IUIC, the goal of SD_BALANCE_WAKE is changed from finding the least
loaded target cpu that shares last-level cache with the previous cpu, to
finding an idle cpu and prefer ones that shares the last-level cache but
extend the search beyond sd_llc if necessary.

> 
> > Signed-off-by: Josef Bacik <jbacik@fb.com>
> > Acked-by: Rik van Riel <riel@redhat.com>
> > ---
> >  kernel/sched/fair.c | 3 ++-
> >  1 file changed, 2 insertions(+), 1 deletion(-)
> > 
> > diff --git a/kernel/sched/fair.c b/kernel/sched/fair.c
> > index 241213b..03dafa3 100644
> > --- a/kernel/sched/fair.c
> > +++ b/kernel/sched/fair.c
> > @@ -4766,7 +4766,8 @@ select_task_rq_fair(struct task_struct *p, int prev_cpu, int sd_flag, int wake_f
> >  
> >  	if (sd_flag & SD_BALANCE_WAKE) {
> >  		new_cpu = select_idle_sibling(p, prev_cpu);
> > -		goto unlock;
> > +		if (idle_cpu(new_cpu))
> > +			goto unlock;
> >  	}
> >  
> >  	while (sd) {
> 
> Instead of doing what for most will be a redundant idle_cpu() call,
> perhaps a couple cycles can be saved if you move the sd assignment above
> affine_sd assignment, and say if (!sd || idle_cpu(new_cpu)) ?

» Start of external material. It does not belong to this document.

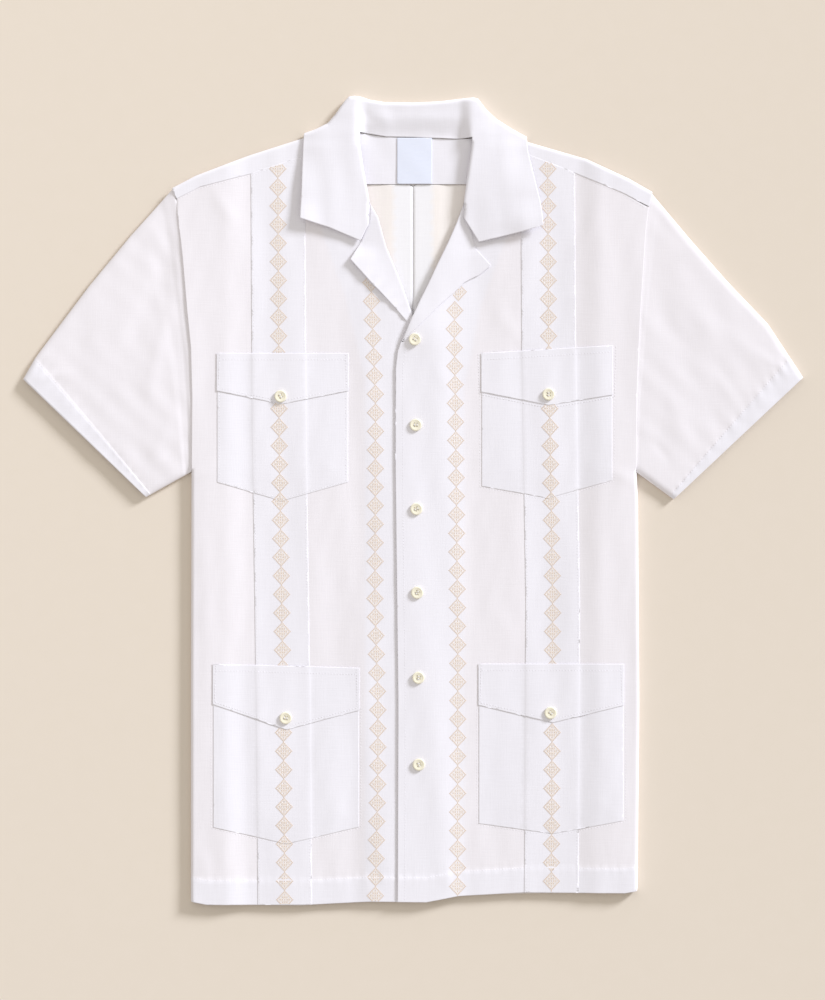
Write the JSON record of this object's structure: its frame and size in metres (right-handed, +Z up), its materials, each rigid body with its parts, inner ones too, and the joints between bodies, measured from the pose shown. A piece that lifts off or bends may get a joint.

Isn't sd == NULL is most cases if you don't move the sd assignment
before the affine_sd assignment? The break after the affine_sd
assignment means that sd isn't assigned under 'normal' circumstances
(sibling waking cpu, no restrictions in tsk_cpus_allowed(p), and
SD_WAKE_AFFINE set) which causes the while (sd) loop to be bypassed and
we end up returning the result of select_idle_sibling() anyway.

I must be missing something?

Morten